━━━━━ Provided data
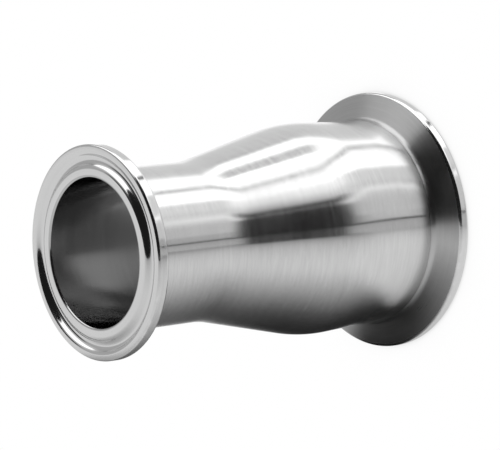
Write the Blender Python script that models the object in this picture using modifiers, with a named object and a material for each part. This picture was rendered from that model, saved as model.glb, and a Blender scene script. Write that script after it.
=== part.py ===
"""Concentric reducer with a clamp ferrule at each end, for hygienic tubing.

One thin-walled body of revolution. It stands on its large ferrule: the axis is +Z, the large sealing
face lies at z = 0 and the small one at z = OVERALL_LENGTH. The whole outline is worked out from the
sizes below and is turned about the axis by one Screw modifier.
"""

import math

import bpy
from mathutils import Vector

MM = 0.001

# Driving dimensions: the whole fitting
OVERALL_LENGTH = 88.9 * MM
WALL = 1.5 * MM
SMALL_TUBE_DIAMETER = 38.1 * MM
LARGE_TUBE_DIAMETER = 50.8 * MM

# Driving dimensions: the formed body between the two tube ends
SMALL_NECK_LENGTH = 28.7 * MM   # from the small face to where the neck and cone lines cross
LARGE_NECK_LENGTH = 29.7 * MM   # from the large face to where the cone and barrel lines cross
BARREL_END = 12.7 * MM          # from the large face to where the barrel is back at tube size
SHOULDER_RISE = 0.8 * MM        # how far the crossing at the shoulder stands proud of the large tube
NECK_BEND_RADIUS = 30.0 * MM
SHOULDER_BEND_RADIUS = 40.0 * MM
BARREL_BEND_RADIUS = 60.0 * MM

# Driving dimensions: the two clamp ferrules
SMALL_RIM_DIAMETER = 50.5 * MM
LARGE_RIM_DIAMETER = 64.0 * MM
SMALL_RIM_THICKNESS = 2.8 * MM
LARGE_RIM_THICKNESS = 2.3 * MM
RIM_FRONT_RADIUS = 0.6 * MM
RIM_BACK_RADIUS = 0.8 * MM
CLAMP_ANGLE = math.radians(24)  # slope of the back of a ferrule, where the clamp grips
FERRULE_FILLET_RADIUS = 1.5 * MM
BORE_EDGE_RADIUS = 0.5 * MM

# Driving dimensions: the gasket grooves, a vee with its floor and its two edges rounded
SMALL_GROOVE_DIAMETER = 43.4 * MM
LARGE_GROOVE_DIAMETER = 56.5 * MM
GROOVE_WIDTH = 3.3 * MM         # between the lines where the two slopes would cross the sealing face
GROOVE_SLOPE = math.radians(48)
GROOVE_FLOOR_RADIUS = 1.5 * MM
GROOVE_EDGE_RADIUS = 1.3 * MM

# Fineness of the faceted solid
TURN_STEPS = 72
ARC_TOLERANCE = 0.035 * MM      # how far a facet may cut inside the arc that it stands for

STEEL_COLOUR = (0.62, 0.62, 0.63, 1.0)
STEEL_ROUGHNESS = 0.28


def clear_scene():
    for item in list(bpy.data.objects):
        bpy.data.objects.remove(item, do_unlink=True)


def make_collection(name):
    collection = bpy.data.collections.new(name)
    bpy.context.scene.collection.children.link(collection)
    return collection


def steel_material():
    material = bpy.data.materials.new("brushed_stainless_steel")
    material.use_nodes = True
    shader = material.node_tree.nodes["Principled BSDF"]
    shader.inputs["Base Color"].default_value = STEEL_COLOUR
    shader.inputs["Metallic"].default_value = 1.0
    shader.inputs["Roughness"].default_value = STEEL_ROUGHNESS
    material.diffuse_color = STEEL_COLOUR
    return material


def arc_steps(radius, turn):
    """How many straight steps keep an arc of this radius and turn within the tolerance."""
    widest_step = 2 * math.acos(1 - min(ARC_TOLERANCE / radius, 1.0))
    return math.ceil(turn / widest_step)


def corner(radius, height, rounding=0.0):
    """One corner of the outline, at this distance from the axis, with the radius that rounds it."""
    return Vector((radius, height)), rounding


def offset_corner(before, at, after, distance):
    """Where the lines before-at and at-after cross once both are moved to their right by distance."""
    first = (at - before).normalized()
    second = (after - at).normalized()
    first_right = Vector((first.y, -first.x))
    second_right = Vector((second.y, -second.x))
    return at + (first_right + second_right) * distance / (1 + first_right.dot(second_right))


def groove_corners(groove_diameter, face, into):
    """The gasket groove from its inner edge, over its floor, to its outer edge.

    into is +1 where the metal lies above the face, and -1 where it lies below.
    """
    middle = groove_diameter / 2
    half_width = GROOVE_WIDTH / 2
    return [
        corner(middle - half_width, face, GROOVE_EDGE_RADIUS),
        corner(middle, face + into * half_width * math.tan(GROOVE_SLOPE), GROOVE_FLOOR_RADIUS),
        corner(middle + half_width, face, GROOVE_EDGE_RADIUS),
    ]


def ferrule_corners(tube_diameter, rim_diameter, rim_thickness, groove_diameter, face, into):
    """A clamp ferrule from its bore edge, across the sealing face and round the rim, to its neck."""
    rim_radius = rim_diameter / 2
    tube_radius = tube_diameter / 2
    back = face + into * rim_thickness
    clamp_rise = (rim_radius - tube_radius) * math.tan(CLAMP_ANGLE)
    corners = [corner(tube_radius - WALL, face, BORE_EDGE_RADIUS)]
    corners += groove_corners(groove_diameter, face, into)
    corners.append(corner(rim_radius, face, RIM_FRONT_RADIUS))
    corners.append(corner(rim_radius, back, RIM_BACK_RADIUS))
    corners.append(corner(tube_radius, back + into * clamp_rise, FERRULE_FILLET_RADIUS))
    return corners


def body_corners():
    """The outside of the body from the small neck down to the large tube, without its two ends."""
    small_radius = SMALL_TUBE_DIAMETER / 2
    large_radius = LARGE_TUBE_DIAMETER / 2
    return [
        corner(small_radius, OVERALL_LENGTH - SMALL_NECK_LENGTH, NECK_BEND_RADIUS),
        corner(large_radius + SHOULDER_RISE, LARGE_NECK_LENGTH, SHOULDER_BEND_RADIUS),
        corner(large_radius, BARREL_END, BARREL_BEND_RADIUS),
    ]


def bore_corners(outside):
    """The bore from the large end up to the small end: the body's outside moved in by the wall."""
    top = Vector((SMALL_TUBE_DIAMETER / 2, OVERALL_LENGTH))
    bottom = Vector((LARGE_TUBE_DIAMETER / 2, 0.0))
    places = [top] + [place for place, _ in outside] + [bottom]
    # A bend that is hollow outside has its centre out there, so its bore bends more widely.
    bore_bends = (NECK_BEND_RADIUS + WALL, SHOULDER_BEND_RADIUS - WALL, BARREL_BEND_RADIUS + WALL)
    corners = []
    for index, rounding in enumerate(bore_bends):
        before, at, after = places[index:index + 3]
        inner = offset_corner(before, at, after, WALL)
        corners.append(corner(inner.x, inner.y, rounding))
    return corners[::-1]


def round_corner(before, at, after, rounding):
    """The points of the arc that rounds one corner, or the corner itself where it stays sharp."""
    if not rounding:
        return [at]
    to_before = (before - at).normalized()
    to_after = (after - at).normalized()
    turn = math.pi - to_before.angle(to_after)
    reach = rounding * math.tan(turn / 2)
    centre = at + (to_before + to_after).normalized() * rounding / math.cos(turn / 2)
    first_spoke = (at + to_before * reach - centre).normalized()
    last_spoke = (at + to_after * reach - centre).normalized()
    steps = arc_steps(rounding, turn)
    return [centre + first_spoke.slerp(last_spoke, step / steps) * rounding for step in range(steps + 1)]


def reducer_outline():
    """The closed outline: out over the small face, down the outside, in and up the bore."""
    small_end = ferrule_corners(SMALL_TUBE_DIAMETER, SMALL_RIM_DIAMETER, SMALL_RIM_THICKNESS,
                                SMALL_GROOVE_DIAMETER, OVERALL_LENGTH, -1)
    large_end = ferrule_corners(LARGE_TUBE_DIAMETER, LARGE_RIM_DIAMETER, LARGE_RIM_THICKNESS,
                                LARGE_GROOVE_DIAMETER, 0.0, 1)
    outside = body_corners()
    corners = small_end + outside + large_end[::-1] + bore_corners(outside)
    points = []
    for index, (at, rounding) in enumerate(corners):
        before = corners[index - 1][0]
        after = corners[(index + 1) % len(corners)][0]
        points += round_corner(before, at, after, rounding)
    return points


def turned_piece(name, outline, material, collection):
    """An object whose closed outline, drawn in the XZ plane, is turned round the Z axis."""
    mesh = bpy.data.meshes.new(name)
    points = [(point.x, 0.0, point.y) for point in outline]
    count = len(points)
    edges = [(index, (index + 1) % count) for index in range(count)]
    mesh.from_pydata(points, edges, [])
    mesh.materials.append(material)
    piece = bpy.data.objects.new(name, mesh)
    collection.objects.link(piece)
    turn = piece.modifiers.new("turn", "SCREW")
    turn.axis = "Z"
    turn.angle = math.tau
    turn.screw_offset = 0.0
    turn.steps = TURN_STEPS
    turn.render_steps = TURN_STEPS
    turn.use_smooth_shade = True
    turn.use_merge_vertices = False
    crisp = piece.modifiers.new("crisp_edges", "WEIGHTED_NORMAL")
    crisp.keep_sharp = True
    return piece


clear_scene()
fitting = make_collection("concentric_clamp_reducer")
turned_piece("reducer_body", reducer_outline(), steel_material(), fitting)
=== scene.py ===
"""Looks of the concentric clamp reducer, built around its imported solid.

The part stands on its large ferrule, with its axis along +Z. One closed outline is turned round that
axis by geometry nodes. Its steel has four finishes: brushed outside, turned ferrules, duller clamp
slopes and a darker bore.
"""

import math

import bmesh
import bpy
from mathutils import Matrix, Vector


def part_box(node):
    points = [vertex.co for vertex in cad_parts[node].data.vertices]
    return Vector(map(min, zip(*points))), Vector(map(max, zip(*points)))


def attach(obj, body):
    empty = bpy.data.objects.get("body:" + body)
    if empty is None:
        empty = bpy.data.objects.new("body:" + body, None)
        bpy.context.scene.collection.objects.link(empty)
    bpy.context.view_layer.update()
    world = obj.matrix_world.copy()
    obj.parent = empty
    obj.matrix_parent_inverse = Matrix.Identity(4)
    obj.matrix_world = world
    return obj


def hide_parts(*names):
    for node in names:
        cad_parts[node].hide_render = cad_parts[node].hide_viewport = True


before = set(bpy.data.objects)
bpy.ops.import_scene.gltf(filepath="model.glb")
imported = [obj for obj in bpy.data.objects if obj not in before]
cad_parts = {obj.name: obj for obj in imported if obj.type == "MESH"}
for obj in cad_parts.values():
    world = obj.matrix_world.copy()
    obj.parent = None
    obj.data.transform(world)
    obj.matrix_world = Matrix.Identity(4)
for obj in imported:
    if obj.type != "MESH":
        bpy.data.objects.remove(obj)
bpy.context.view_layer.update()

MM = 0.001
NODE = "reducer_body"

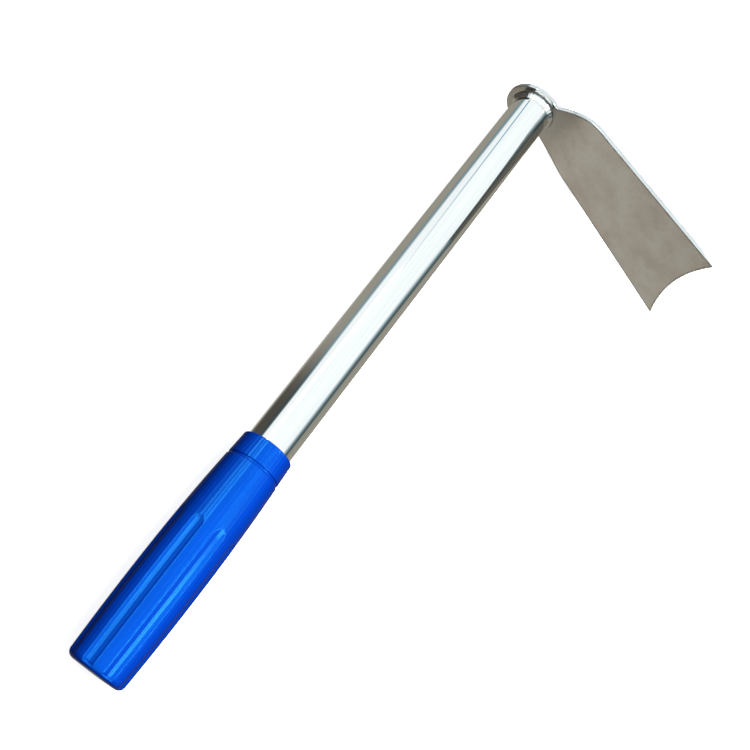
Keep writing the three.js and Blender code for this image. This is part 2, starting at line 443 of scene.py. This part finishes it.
━━━━━━━━━━
> The exercise
Copy out only the lines above from the one with "turn.render_steps = TURN_STEPS" to the one with "obj.parent = None", inclusive, exactly as they stand.

> Solution to the problem
    turn.render_steps = TURN_STEPS
    turn.use_smooth_shade = True
    turn.use_merge_vertices = False
    crisp = piece.modifiers.new("crisp_edges", "WEIGHTED_NORMAL")
    crisp.keep_sharp = True
    return piece


clear_scene()
fitting = make_collection("concentric_clamp_reducer")
turned_piece("reducer_body", reducer_outline(), steel_material(), fitting)
=== scene.py ===
"""Looks of the concentric clamp reducer, built around its imported solid.

The part stands on its large ferrule, with its axis along +Z. One closed outline is turned round that
axis by geometry nodes. Its steel has four finishes: brushed outside, turned ferrules, duller clamp
slopes and a darker bore.
"""

import math

import bmesh
import bpy
from mathutils import Matrix, Vector


def part_box(node):
    points = [vertex.co for vertex in cad_parts[node].data.vertices]
    return Vector(map(min, zip(*points))), Vector(map(max, zip(*points)))


def attach(obj, body):
    empty = bpy.data.objects.get("body:" + body)
    if empty is None:
        empty = bpy.data.objects.new("body:" + body, None)
        bpy.context.scene.collection.objects.link(empty)
    bpy.context.view_layer.update()
    world = obj.matrix_world.copy()
    obj.parent = empty
    obj.matrix_parent_inverse = Matrix.Identity(4)
    obj.matrix_world = world
    return obj


def hide_parts(*names):
    for node in names:
        cad_parts[node].hide_render = cad_parts[node].hide_viewport = True


before = set(bpy.data.objects)
bpy.ops.import_scene.gltf(filepath="model.glb")
imported = [obj for obj in bpy.data.objects if obj not in before]
cad_parts = {obj.name: obj for obj in imported if obj.type == "MESH"}
for obj in cad_parts.values():
    world = obj.matrix_world.copy()
    obj.parent = None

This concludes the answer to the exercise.